• _Record list_:
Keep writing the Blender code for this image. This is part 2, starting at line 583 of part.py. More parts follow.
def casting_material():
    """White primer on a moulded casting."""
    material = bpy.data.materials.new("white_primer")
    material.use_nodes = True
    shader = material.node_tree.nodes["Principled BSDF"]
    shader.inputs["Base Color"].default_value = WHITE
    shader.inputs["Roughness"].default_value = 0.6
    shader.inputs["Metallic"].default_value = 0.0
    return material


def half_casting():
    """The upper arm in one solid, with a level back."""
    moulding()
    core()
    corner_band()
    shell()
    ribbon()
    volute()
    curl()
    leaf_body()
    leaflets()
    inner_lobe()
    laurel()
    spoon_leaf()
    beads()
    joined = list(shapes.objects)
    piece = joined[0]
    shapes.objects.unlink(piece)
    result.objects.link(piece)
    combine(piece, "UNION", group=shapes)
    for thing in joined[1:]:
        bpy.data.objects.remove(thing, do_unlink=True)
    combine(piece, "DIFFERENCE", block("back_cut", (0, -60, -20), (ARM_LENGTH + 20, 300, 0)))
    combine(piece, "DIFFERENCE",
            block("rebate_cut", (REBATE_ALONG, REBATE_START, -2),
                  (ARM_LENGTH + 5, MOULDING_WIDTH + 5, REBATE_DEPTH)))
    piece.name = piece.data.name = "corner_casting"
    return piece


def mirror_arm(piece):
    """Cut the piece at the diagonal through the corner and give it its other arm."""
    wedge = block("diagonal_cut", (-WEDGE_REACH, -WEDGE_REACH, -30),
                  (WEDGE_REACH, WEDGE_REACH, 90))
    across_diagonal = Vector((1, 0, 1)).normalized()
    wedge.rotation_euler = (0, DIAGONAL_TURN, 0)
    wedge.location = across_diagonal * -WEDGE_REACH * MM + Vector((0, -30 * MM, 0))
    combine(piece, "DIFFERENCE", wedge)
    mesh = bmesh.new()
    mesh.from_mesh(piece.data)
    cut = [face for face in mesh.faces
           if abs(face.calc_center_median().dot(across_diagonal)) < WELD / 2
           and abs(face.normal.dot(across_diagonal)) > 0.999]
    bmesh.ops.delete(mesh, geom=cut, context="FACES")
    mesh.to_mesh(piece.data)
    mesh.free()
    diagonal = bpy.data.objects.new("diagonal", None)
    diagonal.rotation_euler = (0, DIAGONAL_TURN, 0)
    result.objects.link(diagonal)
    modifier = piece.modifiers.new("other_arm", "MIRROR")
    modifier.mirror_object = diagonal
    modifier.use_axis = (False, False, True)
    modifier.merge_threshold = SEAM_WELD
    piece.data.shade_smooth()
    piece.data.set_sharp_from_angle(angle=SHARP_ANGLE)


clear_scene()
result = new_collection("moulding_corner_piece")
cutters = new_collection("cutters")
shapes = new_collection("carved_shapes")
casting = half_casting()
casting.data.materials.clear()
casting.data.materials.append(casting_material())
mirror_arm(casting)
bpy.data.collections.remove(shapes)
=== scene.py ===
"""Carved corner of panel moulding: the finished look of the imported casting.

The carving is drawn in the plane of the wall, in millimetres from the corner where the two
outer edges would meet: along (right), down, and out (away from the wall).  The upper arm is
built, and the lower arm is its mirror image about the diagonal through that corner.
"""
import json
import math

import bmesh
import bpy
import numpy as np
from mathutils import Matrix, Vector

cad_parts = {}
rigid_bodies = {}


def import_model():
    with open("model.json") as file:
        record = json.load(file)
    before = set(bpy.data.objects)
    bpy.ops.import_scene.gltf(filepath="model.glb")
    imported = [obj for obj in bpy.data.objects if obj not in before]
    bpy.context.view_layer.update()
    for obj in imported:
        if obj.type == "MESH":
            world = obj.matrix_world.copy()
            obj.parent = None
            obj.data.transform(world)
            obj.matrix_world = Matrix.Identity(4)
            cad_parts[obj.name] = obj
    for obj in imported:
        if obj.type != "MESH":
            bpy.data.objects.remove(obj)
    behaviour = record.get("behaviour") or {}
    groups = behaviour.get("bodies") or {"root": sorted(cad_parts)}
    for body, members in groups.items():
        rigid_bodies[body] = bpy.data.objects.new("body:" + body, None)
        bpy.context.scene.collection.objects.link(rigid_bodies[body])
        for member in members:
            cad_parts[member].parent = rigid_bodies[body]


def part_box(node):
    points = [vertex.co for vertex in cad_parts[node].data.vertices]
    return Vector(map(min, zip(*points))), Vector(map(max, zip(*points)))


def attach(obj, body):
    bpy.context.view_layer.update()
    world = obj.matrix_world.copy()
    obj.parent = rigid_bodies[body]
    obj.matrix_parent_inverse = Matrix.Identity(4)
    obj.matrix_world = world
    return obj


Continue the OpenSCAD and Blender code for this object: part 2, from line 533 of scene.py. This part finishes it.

• _Exercise task_:
Each line in the entries above that includes the string "This" should be extracted.

• _Complete answer_:
Keep writing the Blender code for this image. This is part 2, starting at line 583 of part.py. More parts follow.
Continue the OpenSCAD and Blender code for this object: part 2, from line 533 of scene.py. This part finishes it.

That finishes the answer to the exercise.